Set exercise:
Only the lines from the start of the data through the one containing "edge.smooth = False" belong in your answer; return them exactly.

Source data:
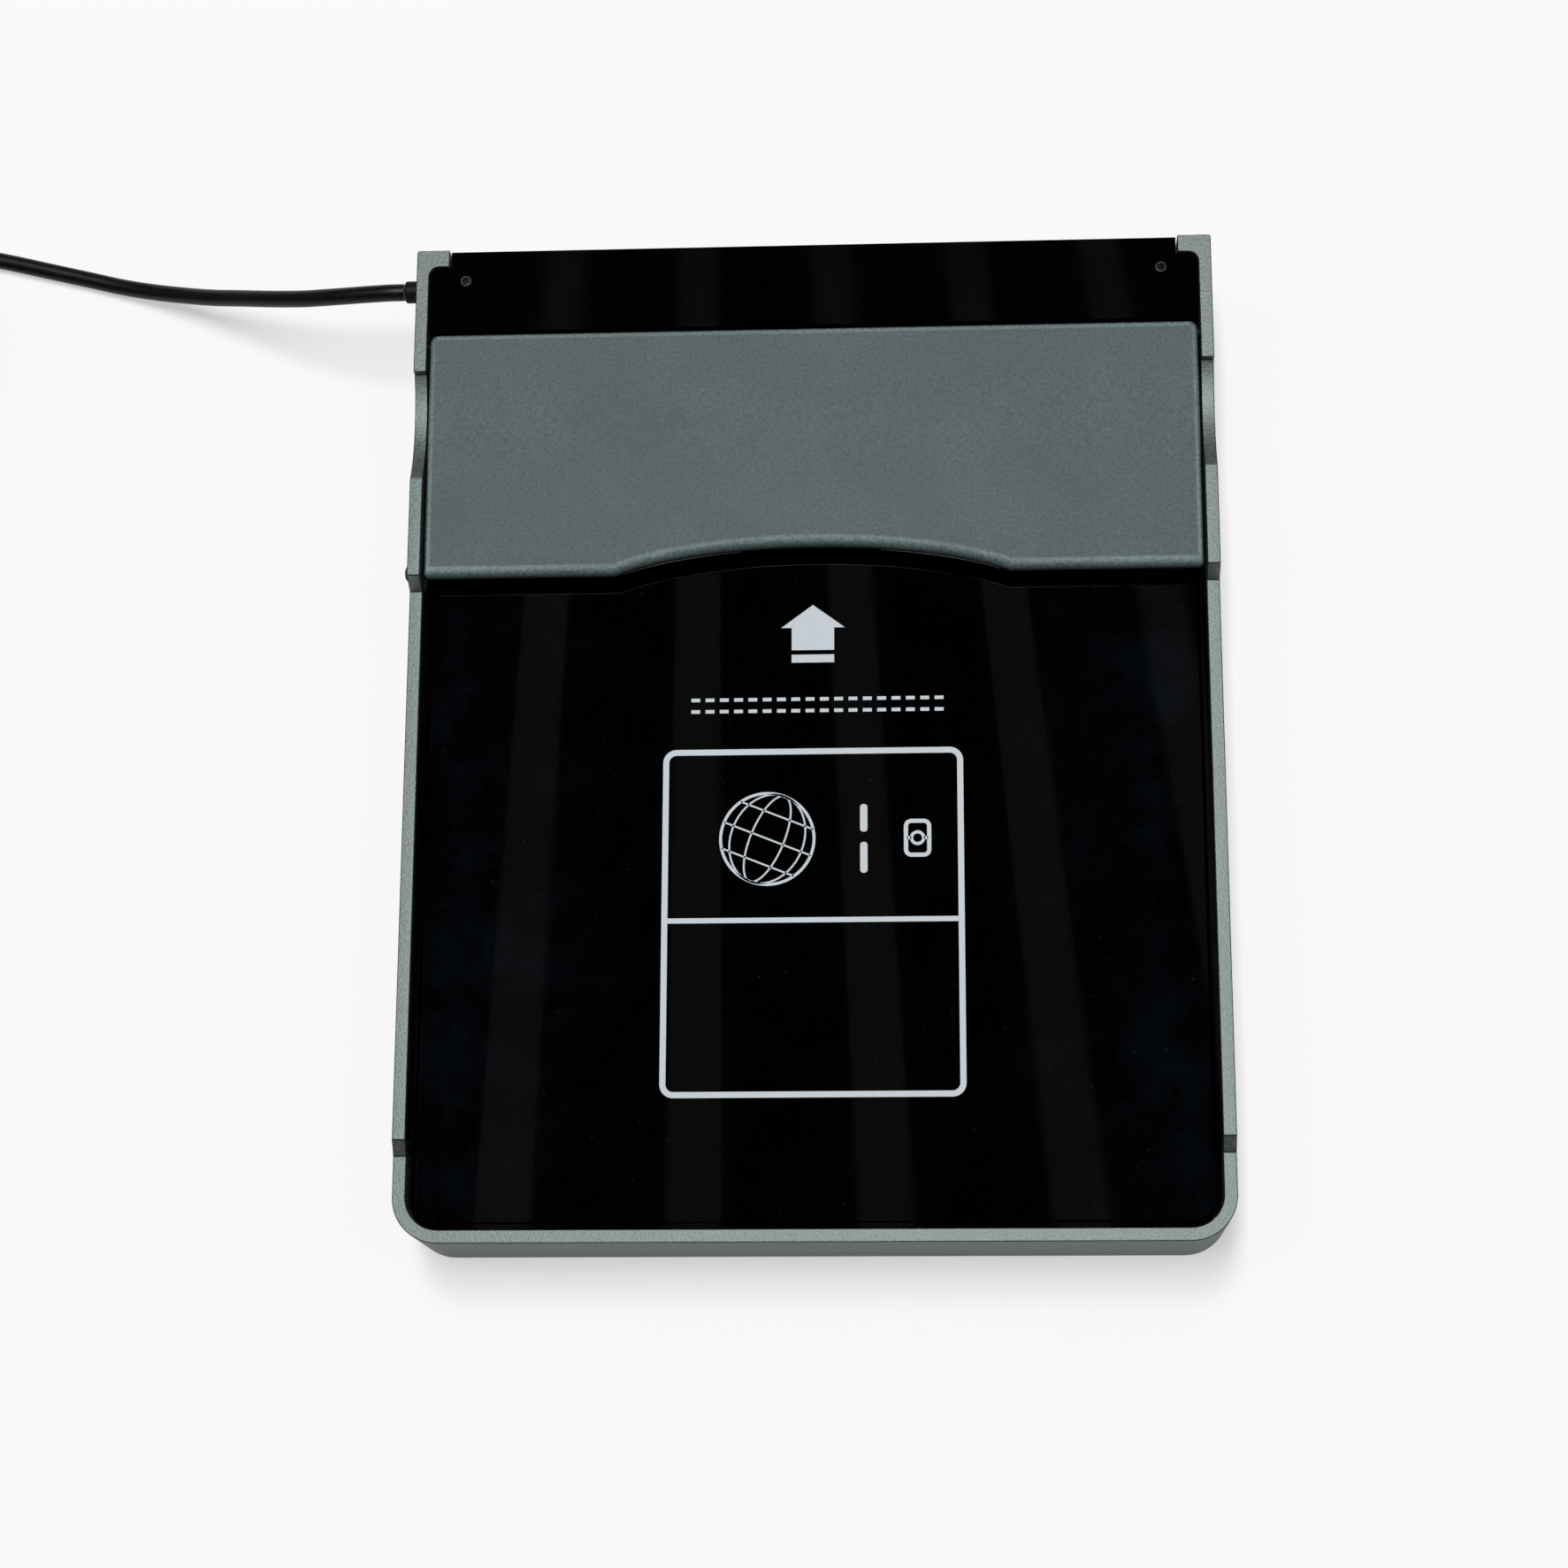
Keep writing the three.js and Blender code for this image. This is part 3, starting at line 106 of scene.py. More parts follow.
def join_rings(shape, rings):
    """Quads between neighbouring rings of vertices."""
    for low, high in zip(rings, rings[1:]):
        for i in range(len(low)):
            j = (i + 1) % len(low)
            shape.faces.new((low[i], low[j], high[j], high[i]))


def smooth_quads(shape, sharp_angle):
    """Quads are shaded smooth, apart from the edges where they turn by more than sharp_angle degrees."""
    for face in shape.faces:
        face.smooth = len(face.verts) == 4
    for edge in shape.edges:
        if len(edge.link_faces) == 2 and edge.calc_face_angle() > math.radians(sharp_angle):
            edge.smooth = False


def shape_object(shape, name, material, body, sharp_angle=None):
    """A closed bmesh as an object, with its faces turned outwards."""
    bmesh.ops.recalc_face_normals(shape, faces=shape.faces)
    if sharp_angle:
        smooth_quads(shape, sharp_angle)
    mesh = bpy.data.meshes.new(name)
    shape.to_mesh(mesh)
    shape.free()
    return new_object(name, mesh, material, body)


def tube(name, points, radius, resolution):
    """A round tube with closed ends along a line of points, as curve data. Its radius is in millimetres."""
    data = bpy.data.curves.new(name, "CURVE")
    data.dimensions = "3D"
    data.bevel_depth = radius * MM
    data.bevel_resolution = resolution
    data.use_fill_caps = True
    spline = data.splines.new("POLY")
    spline.points.add(len(points) - 1)
    for place, point in zip(spline.points, points):
        place.co = (*point, 1)
    return data


# Helpers for shader nodes

def add_node(tree, kind, inputs, **settings):
    """A node with the given settings. Each of its inputs is a value or the output of another node."""
    node = tree.nodes.new(kind)
    for key, value in settings.items():
        setattr(node, key, value)
    for key, value in inputs.items():
        if isinstance(value, bpy.types.NodeSocket):
            tree.links.new(value, node.inputs[key])
        else:
            node.inputs[key].default_value = value
    return node


def calculate(tree, operation, *values):
    """The result of a Math node on numbers or outputs of other nodes."""
    return add_node(tree, "ShaderNodeMath", dict(enumerate(values)), operation=operation).outputs[0]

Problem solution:
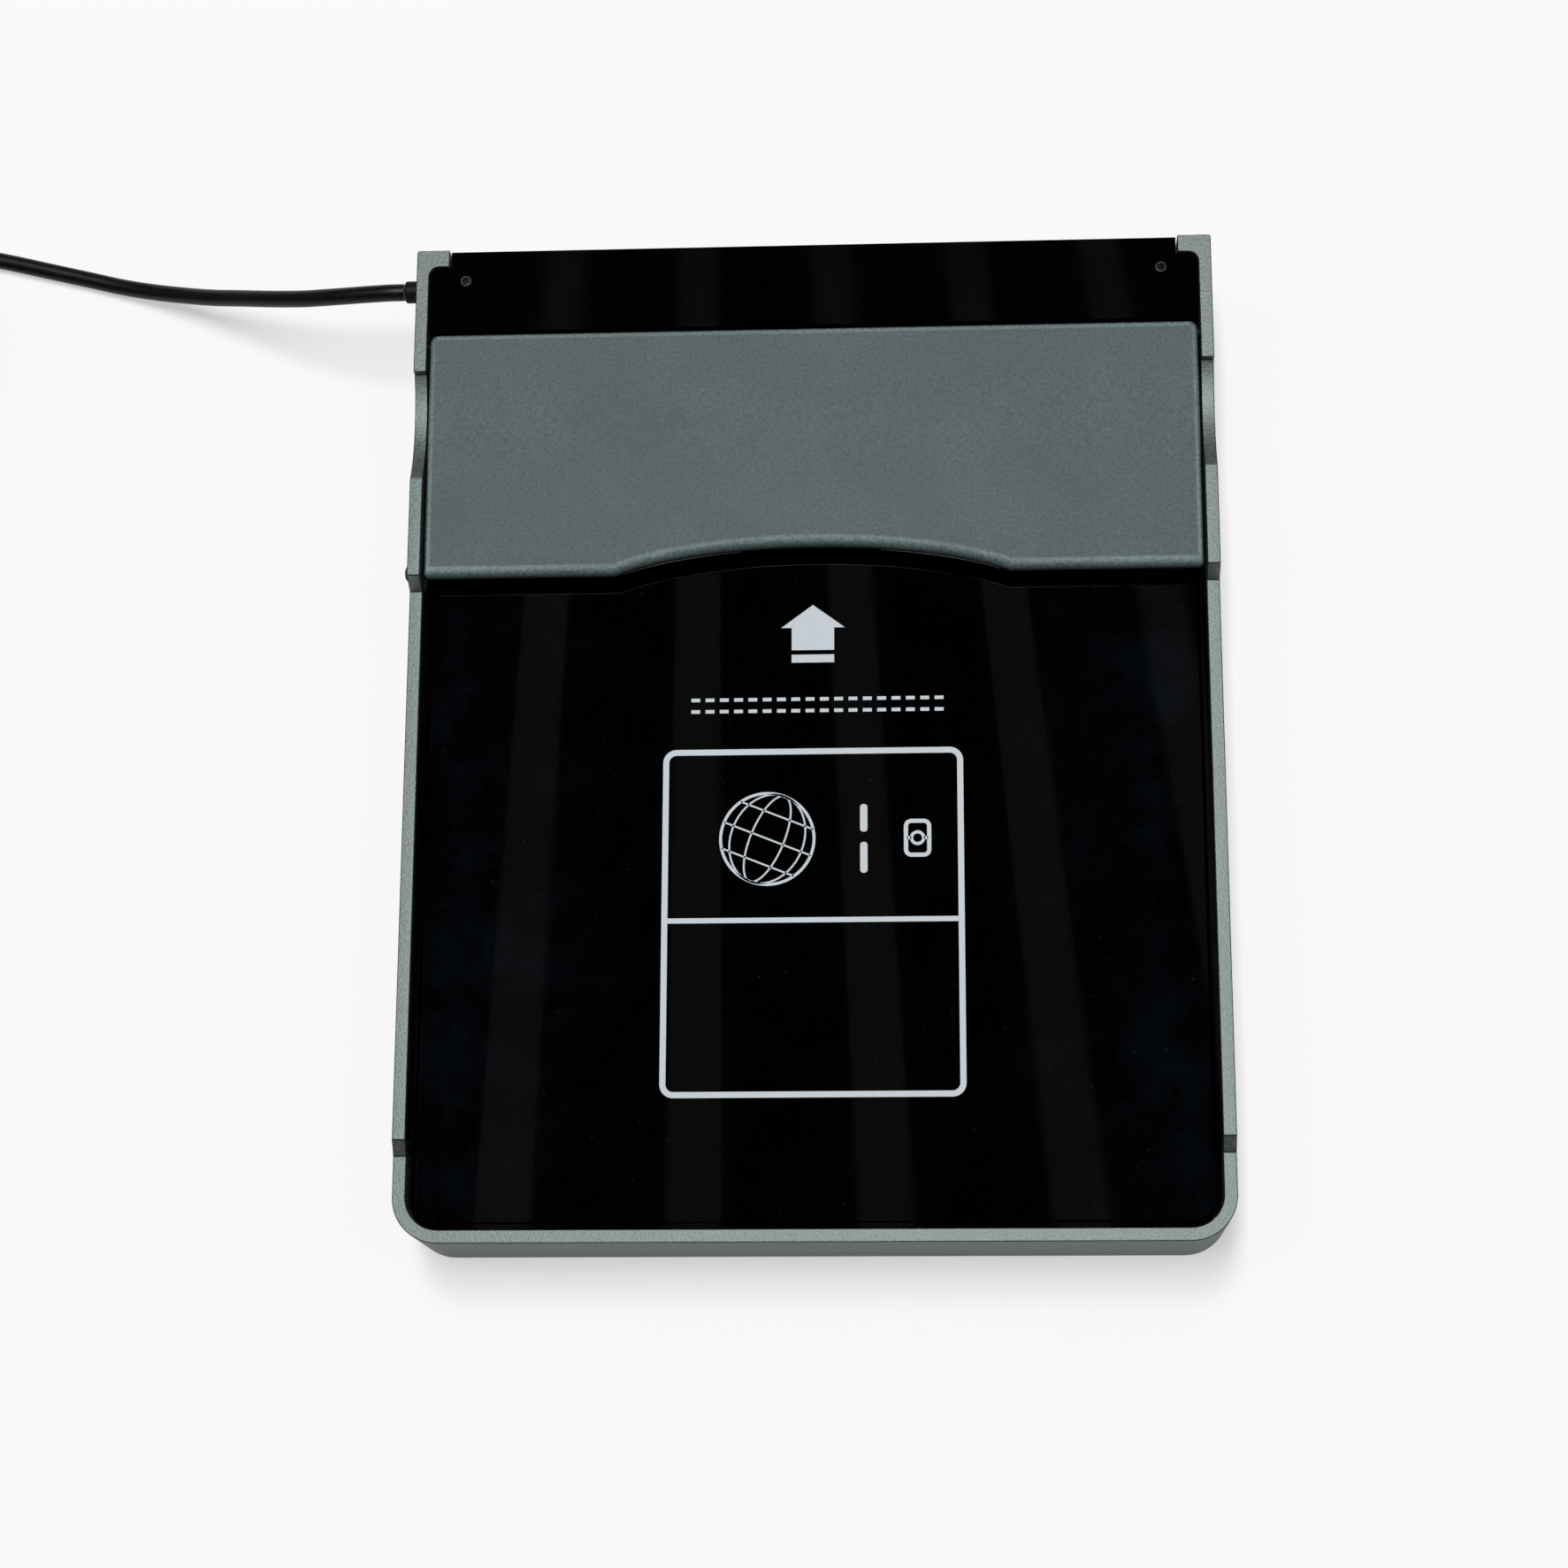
Keep writing the three.js and Blender code for this image. This is part 3, starting at line 106 of scene.py. More parts follow.
def join_rings(shape, rings):
    """Quads between neighbouring rings of vertices."""
    for low, high in zip(rings, rings[1:]):
        for i in range(len(low)):
            j = (i + 1) % len(low)
            shape.faces.new((low[i], low[j], high[j], high[i]))


def smooth_quads(shape, sharp_angle):
    """Quads are shaded smooth, apart from the edges where they turn by more than sharp_angle degrees."""
    for face in shape.faces:
        face.smooth = len(face.verts) == 4
    for edge in shape.edges:
        if len(edge.link_faces) == 2 and edge.calc_face_angle() > math.radians(sharp_angle):
            edge.smooth = False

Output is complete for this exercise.